▸ **Data extract**

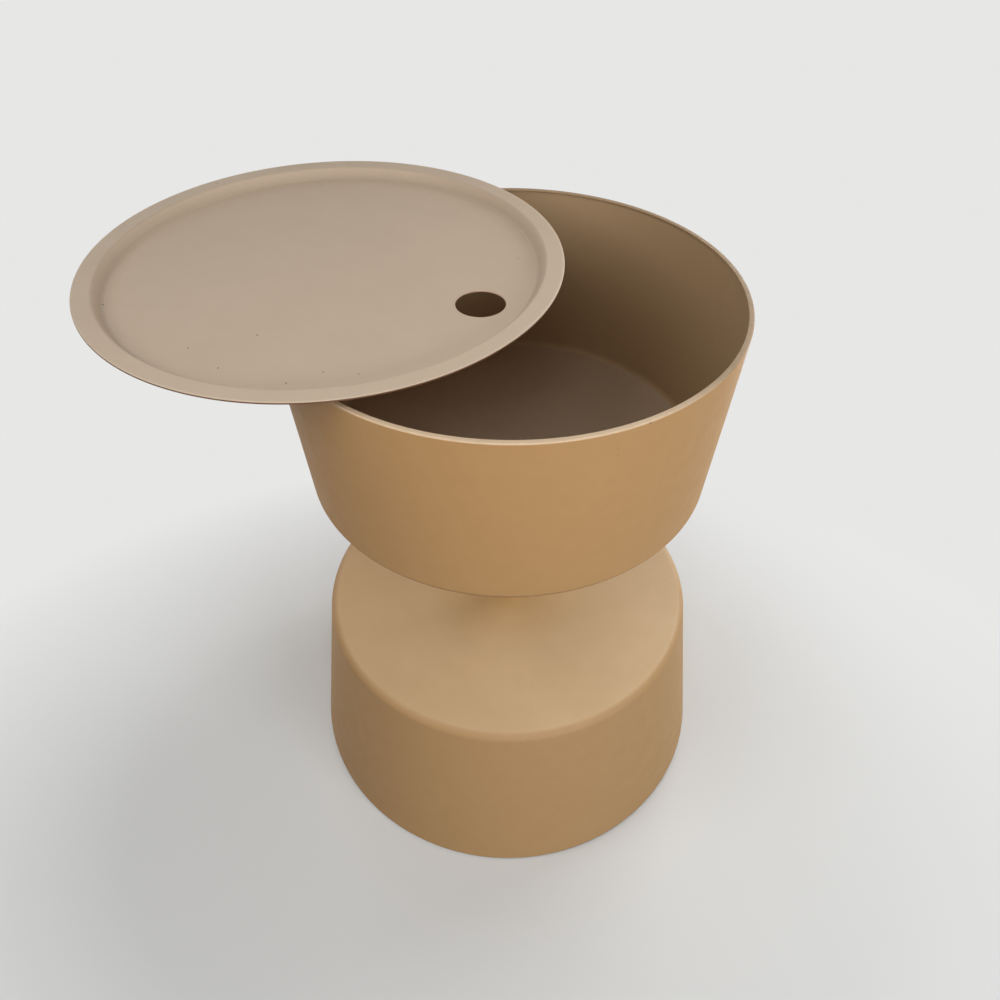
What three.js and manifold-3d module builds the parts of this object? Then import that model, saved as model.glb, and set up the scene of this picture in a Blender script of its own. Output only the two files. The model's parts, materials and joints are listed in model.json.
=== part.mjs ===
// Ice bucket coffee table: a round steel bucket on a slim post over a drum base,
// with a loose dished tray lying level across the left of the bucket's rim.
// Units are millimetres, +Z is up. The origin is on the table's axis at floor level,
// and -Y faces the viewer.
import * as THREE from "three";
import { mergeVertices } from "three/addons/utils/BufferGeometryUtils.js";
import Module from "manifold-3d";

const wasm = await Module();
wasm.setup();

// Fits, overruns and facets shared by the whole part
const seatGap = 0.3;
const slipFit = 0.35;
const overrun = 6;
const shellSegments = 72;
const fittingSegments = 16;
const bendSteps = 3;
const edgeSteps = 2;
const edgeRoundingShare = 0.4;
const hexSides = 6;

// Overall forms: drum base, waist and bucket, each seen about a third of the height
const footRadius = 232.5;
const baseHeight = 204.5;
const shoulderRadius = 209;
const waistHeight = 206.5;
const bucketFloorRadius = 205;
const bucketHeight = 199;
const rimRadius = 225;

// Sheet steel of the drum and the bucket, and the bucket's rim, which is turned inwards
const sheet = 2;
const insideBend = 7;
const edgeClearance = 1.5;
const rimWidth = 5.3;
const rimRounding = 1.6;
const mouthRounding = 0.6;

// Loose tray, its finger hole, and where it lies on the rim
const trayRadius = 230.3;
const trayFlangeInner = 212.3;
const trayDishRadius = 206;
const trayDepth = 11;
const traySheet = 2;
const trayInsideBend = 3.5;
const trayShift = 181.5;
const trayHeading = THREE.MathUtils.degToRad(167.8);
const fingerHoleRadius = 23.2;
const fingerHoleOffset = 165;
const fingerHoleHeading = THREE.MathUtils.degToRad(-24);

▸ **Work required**
Output the full listing exactly as it stands.

▸ **Answer to the task**
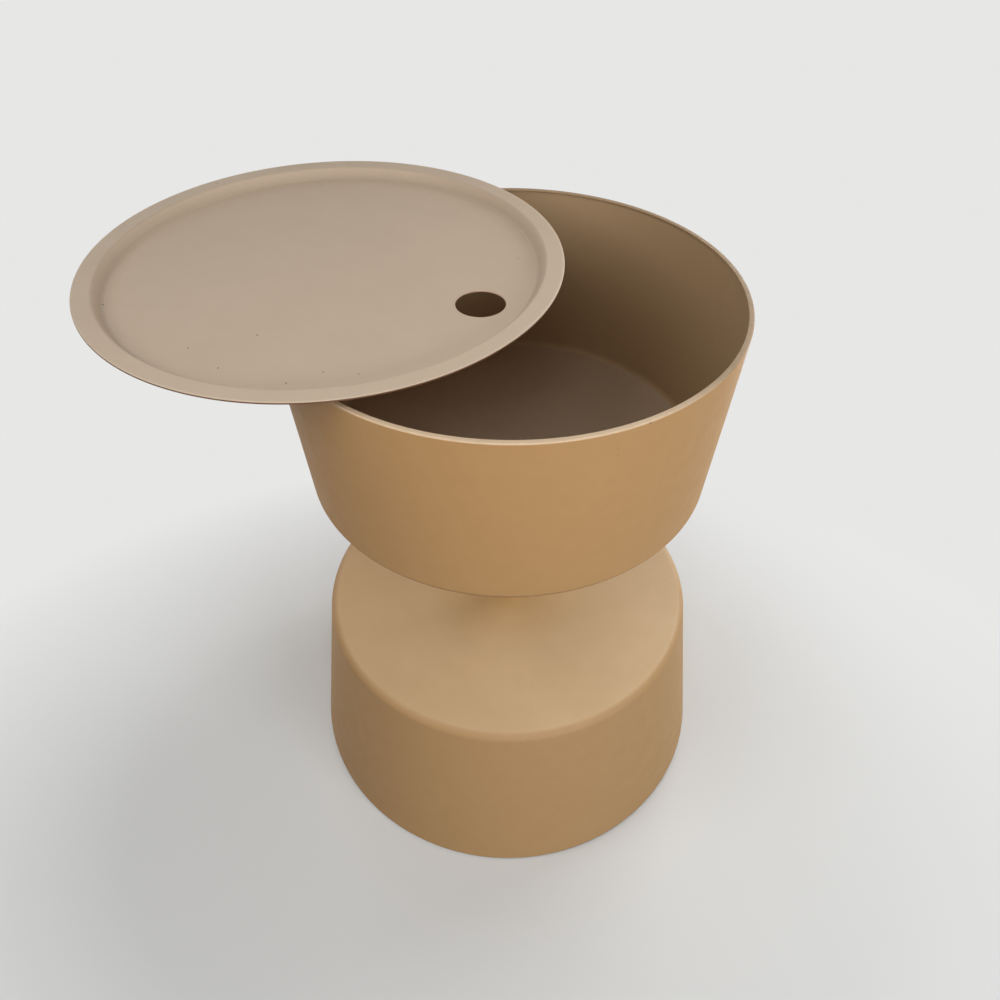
What three.js and manifold-3d module builds the parts of this object? Then import that model, saved as model.glb, and set up the scene of this picture in a Blender script of its own. Output only the two files. The model's parts, materials and joints are listed in model.json.
=== part.mjs ===
// Ice bucket coffee table: a round steel bucket on a slim post over a drum base,
// with a loose dished tray lying level across the left of the bucket's rim.
// Units are millimetres, +Z is up. The origin is on the table's axis at floor level,
// and -Y faces the viewer.
import * as THREE from "three";
import { mergeVertices } from "three/addons/utils/BufferGeometryUtils.js";
import Module from "manifold-3d";

const wasm = await Module();
wasm.setup();

// Fits, overruns and facets shared by the whole part
const seatGap = 0.3;
const slipFit = 0.35;
const overrun = 6;
const shellSegments = 72;
const fittingSegments = 16;
const bendSteps = 3;
const edgeSteps = 2;
const edgeRoundingShare = 0.4;
const hexSides = 6;

// Overall forms: drum base, waist and bucket, each seen about a third of the height
const footRadius = 232.5;
const baseHeight = 204.5;
const shoulderRadius = 209;
const waistHeight = 206.5;
const bucketFloorRadius = 205;
const bucketHeight = 199;
const rimRadius = 225;

// Sheet steel of the drum and the bucket, and the bucket's rim, which is turned inwards
const sheet = 2;
const insideBend = 7;
const edgeClearance = 1.5;
const rimWidth = 5.3;
const rimRounding = 1.6;
const mouthRounding = 0.6;

// Loose tray, its finger hole, and where it lies on the rim
const trayRadius = 230.3;
const trayFlangeInner = 212.3;
const trayDishRadius = 206;
const trayDepth = 11;
const traySheet = 2;
const trayInsideBend = 3.5;
const trayShift = 181.5;
const trayHeading = THREE.MathUtils.degToRad(167.8);
const fingerHoleRadius = 23.2;
const fingerHoleOffset = 165;
const fingerHoleHeading = THREE.MathUtils.degToRad(-24);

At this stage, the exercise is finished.